Procédure devant la cour :
Par une requête enregistrée le 12 mars 2015, M. B...représenté par Me C...demande à la cour :
1°) d'annuler ce jugement du tribunal administratif de Nantes du 5 novembre 2014 ;
2°) d'annuler l'arrêté du 11 juin 2014 ;
3°) d'enjoindre au préfet de la Loire-Atlantique, sous astreinte de 100 euros par jour de retard, à titre principal, de lui délivrer un titre de séjour, ou à titre subsidiaire, de réexaminer sa situation, dans le délai d'un mois à compter de la notification de la décision à intervenir ;
4°) de mettre à la charge de l'Etat la somme de 1 800 euros au titre des articles L. 761-1 du code de justice administrative et 37 de la loi n° 91-647 du 10 juillet 1991.
Il soutient que :
- la décision contestée est insuffisamment motivée ;
- le préfet s'est abstenu de procéder à un examen de sa situation personnelle ;
- l'arrêté contesté a été pris en méconnaissance des articles L. 313-11 2°bis, L. 313-15, L. 313-14 du code de l'entrée et du séjour des étrangers et du droit d'asile et de l'article 8 de la convention européenne de sauvegarde des droits de l'homme et des libertés fondamentales ;
- le préfet a méconnu les dispositions de l'article L. 741-1 du code de l'entrée et du séjour des étrangers et du droit d'asile dès lors qu'il a clairement manifesté sa volonté de déposer une demande d'asile ;
- l'illégalité de la décision de refus de séjour entraîne celle de la décision portant obligation de quitter le territoire français ;
- l'illégalité des décisions de refus de séjour et d'obligation de quitter le territoire français entraînent celle de la décision fixant le pays de renvoi ;
- la décision méconnaît les stipulations de l'article 3 de la convention européenne de sauvegarde des droits de l'homme et des libertés fondamentales et les dispositions de l'article L. 513-2 du code de l'entrée et du séjour des étrangers et du droit d'asile.

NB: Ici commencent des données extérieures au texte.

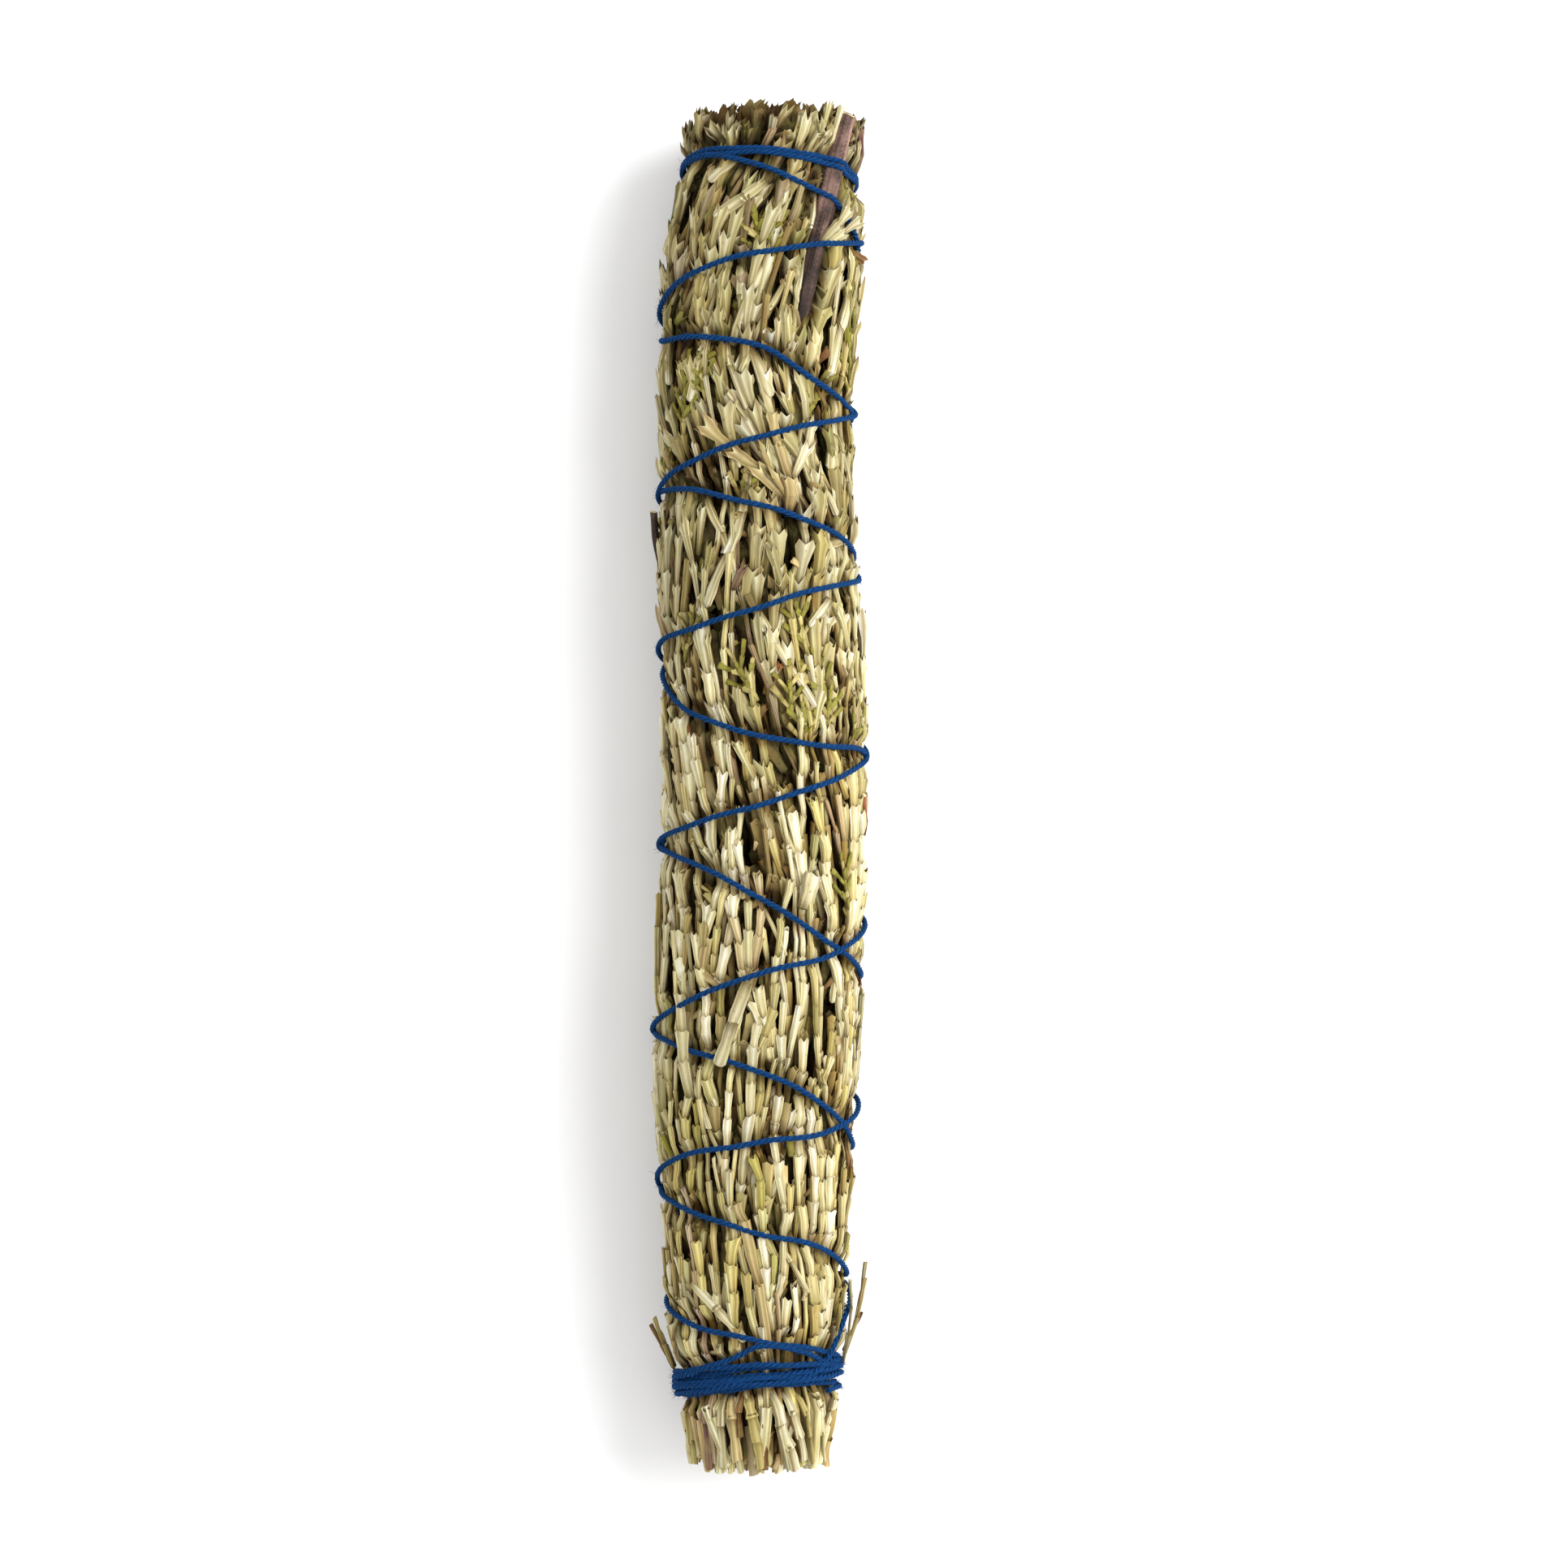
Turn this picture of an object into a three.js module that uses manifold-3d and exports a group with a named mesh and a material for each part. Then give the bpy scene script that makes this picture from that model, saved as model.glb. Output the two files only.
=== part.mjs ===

Par un mémoire en défense, enregistré le 28 mai 2015, le préfet de la Loire-Atlantique conclut au rejet de la requête.
Il soutient que les moyens soulevés par le requérant ne sont pas fondés.
M. B...a été admis au bénéfice de l'aide juridictionnelle totale par une décision du 11 février 2015.
Vu les autres pièces du dossier.
Vu :
- la convention européenne de sauvegarde des droits de l'homme et des libertés fondamentales ;
- le code de l'entrée et du séjour des étrangers et du droit d'asile ;
- la loi n° 79-587 du 11 juillet 1979 ;
- la loi n° 91-647 du 10 juillet 1991 ;
- le code de justice administrative.
Le président de la formation de jugement a dispensé le rapporteur public, sur sa proposition, de prononcer des conclusions à l'audience.
Les parties ont été régulièrement averties du jour de l'audience.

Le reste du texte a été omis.